- **Information supplied**

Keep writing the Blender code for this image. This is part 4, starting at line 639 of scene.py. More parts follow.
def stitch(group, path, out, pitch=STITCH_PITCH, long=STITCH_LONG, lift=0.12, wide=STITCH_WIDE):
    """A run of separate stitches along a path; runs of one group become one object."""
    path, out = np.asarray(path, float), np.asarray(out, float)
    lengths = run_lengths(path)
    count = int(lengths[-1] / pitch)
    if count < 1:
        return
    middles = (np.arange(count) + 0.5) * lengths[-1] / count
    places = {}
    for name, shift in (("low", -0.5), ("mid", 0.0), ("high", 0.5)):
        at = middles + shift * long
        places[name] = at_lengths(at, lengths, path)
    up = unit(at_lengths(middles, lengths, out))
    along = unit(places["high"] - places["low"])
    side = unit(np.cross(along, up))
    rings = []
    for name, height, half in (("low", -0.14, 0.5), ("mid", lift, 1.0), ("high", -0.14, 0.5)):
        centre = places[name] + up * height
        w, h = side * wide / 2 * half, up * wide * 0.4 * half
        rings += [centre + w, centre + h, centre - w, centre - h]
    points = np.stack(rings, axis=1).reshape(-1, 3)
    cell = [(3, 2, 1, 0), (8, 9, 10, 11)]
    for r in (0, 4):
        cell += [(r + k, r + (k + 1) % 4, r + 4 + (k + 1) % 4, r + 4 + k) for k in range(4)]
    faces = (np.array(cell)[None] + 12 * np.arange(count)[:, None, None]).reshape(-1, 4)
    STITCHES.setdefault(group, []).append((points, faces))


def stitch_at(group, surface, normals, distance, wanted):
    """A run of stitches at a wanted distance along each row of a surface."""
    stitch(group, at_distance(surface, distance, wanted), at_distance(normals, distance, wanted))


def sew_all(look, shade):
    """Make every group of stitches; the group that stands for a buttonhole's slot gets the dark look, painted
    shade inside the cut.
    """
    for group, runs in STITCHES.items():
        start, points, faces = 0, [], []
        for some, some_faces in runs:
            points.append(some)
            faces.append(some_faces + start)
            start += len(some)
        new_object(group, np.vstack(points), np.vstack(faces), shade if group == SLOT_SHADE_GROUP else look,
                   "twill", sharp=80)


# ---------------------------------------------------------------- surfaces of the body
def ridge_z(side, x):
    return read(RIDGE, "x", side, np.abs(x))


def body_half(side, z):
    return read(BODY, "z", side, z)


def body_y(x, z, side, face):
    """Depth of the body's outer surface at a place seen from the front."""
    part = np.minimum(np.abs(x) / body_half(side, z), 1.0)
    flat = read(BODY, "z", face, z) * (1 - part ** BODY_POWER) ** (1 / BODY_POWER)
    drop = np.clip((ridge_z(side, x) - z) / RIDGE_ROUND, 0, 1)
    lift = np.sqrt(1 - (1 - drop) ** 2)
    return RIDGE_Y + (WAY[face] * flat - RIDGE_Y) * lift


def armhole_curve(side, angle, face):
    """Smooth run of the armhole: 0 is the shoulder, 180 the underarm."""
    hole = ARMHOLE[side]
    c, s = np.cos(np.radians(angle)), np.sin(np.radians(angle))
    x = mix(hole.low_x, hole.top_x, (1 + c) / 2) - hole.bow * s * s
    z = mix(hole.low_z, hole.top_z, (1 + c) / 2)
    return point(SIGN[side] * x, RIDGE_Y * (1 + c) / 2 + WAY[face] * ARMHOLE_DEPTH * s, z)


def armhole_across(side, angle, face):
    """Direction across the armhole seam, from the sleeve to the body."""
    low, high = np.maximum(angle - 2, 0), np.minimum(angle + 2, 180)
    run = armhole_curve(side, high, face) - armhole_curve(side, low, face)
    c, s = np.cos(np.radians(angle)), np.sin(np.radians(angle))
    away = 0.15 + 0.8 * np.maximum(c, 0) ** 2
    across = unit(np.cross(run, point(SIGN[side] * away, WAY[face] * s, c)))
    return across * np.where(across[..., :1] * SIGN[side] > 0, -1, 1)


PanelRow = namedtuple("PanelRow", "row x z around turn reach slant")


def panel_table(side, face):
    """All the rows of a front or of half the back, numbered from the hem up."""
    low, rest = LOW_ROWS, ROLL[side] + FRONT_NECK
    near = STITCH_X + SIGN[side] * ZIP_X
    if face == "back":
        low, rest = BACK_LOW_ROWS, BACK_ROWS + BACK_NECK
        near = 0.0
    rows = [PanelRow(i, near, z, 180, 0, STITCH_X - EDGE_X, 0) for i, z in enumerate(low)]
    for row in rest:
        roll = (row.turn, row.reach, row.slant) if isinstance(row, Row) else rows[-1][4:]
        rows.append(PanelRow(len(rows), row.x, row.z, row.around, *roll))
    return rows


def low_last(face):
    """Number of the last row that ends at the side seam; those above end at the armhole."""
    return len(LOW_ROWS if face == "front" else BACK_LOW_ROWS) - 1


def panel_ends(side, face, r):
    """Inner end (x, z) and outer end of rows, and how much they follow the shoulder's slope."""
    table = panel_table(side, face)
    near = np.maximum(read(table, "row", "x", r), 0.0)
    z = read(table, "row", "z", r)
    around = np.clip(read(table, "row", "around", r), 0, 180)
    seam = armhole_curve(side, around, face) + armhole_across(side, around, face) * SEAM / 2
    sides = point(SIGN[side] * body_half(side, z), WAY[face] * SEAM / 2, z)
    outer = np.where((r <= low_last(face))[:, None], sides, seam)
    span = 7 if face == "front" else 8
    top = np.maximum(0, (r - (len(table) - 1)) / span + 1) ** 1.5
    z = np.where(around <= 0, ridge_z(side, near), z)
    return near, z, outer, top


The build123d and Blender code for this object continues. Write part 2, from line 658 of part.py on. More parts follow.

- **What this task involves**
Go through the listing and print each line exactly as it appears.

- **Output of the task**
Keep writing the Blender code for this image. This is part 4, starting at line 639 of scene.py. More parts follow.
def stitch(group, path, out, pitch=STITCH_PITCH, long=STITCH_LONG, lift=0.12, wide=STITCH_WIDE):
    """A run of separate stitches along a path; runs of one group become one object."""
    path, out = np.asarray(path, float), np.asarray(out, float)
    lengths = run_lengths(path)
    count = int(lengths[-1] / pitch)
    if count < 1:
        return
    middles = (np.arange(count) + 0.5) * lengths[-1] / count
    places = {}
    for name, shift in (("low", -0.5), ("mid", 0.0), ("high", 0.5)):
        at = middles + shift * long
        places[name] = at_lengths(at, lengths, path)
    up = unit(at_lengths(middles, lengths, out))
    along = unit(places["high"] - places["low"])
    side = unit(np.cross(along, up))
    rings = []
    for name, height, half in (("low", -0.14, 0.5), ("mid", lift, 1.0), ("high", -0.14, 0.5)):
        centre = places[name] + up * height
        w, h = side * wide / 2 * half, up * wide * 0.4 * half
        rings += [centre + w, centre + h, centre - w, centre - h]
    points = np.stack(rings, axis=1).reshape(-1, 3)
    cell = [(3, 2, 1, 0), (8, 9, 10, 11)]
    for r in (0, 4):
        cell += [(r + k, r + (k + 1) % 4, r + 4 + (k + 1) % 4, r + 4 + k) for k in range(4)]
    faces = (np.array(cell)[None] + 12 * np.arange(count)[:, None, None]).reshape(-1, 4)
    STITCHES.setdefault(group, []).append((points, faces))


def stitch_at(group, surface, normals, distance, wanted):
    """A run of stitches at a wanted distance along each row of a surface."""
    stitch(group, at_distance(surface, distance, wanted), at_distance(normals, distance, wanted))


def sew_all(look, shade):
    """Make every group of stitches; the group that stands for a buttonhole's slot gets the dark look, painted
    shade inside the cut.
    """
    for group, runs in STITCHES.items():
        start, points, faces = 0, [], []
        for some, some_faces in runs:
            points.append(some)
            faces.append(some_faces + start)
            start += len(some)
        new_object(group, np.vstack(points), np.vstack(faces), shade if group == SLOT_SHADE_GROUP else look,
                   "twill", sharp=80)


# ---------------------------------------------------------------- surfaces of the body
def ridge_z(side, x):
    return read(RIDGE, "x", side, np.abs(x))


def body_half(side, z):
    return read(BODY, "z", side, z)


def body_y(x, z, side, face):
    """Depth of the body's outer surface at a place seen from the front."""
    part = np.minimum(np.abs(x) / body_half(side, z), 1.0)
    flat = read(BODY, "z", face, z) * (1 - part ** BODY_POWER) ** (1 / BODY_POWER)
    drop = np.clip((ridge_z(side, x) - z) / RIDGE_ROUND, 0, 1)
    lift = np.sqrt(1 - (1 - drop) ** 2)
    return RIDGE_Y + (WAY[face] * flat - RIDGE_Y) * lift


def armhole_curve(side, angle, face):
    """Smooth run of the armhole: 0 is the shoulder, 180 the underarm."""
    hole = ARMHOLE[side]
    c, s = np.cos(np.radians(angle)), np.sin(np.radians(angle))
    x = mix(hole.low_x, hole.top_x, (1 + c) / 2) - hole.bow * s * s
    z = mix(hole.low_z, hole.top_z, (1 + c) / 2)
    return point(SIGN[side] * x, RIDGE_Y * (1 + c) / 2 + WAY[face] * ARMHOLE_DEPTH * s, z)


def armhole_across(side, angle, face):
    """Direction across the armhole seam, from the sleeve to the body."""
    low, high = np.maximum(angle - 2, 0), np.minimum(angle + 2, 180)
    run = armhole_curve(side, high, face) - armhole_curve(side, low, face)
    c, s = np.cos(np.radians(angle)), np.sin(np.radians(angle))
    away = 0.15 + 0.8 * np.maximum(c, 0) ** 2
    across = unit(np.cross(run, point(SIGN[side] * away, WAY[face] * s, c)))
    return across * np.where(across[..., :1] * SIGN[side] > 0, -1, 1)


PanelRow = namedtuple("PanelRow", "row x z around turn reach slant")


def panel_table(side, face):
    """All the rows of a front or of half the back, numbered from the hem up."""
    low, rest = LOW_ROWS, ROLL[side] + FRONT_NECK
    near = STITCH_X + SIGN[side] * ZIP_X
    if face == "back":
        low, rest = BACK_LOW_ROWS, BACK_ROWS + BACK_NECK
        near = 0.0
    rows = [PanelRow(i, near, z, 180, 0, STITCH_X - EDGE_X, 0) for i, z in enumerate(low)]
    for row in rest:
        roll = (row.turn, row.reach, row.slant) if isinstance(row, Row) else rows[-1][4:]
        rows.append(PanelRow(len(rows), row.x, row.z, row.around, *roll))
    return rows


def low_last(face):
    """Number of the last row that ends at the side seam; those above end at the armhole."""
    return len(LOW_ROWS if face == "front" else BACK_LOW_ROWS) - 1


def panel_ends(side, face, r):
    """Inner end (x, z) and outer end of rows, and how much they follow the shoulder's slope."""
    table = panel_table(side, face)
    near = np.maximum(read(table, "row", "x", r), 0.0)
    z = read(table, "row", "z", r)
    around = np.clip(read(table, "row", "around", r), 0, 180)
    seam = armhole_curve(side, around, face) + armhole_across(side, around, face) * SEAM / 2
    sides = point(SIGN[side] * body_half(side, z), WAY[face] * SEAM / 2, z)
    outer = np.where((r <= low_last(face))[:, None], sides, seam)
    span = 7 if face == "front" else 8
    top = np.maximum(0, (r - (len(table) - 1)) / span + 1) ** 1.5
    z = np.where(around <= 0, ridge_z(side, near), z)
    return near, z, outer, top


The build123d and Blender code for this object continues. Write part 2, from line 658 of part.py on. More parts follow.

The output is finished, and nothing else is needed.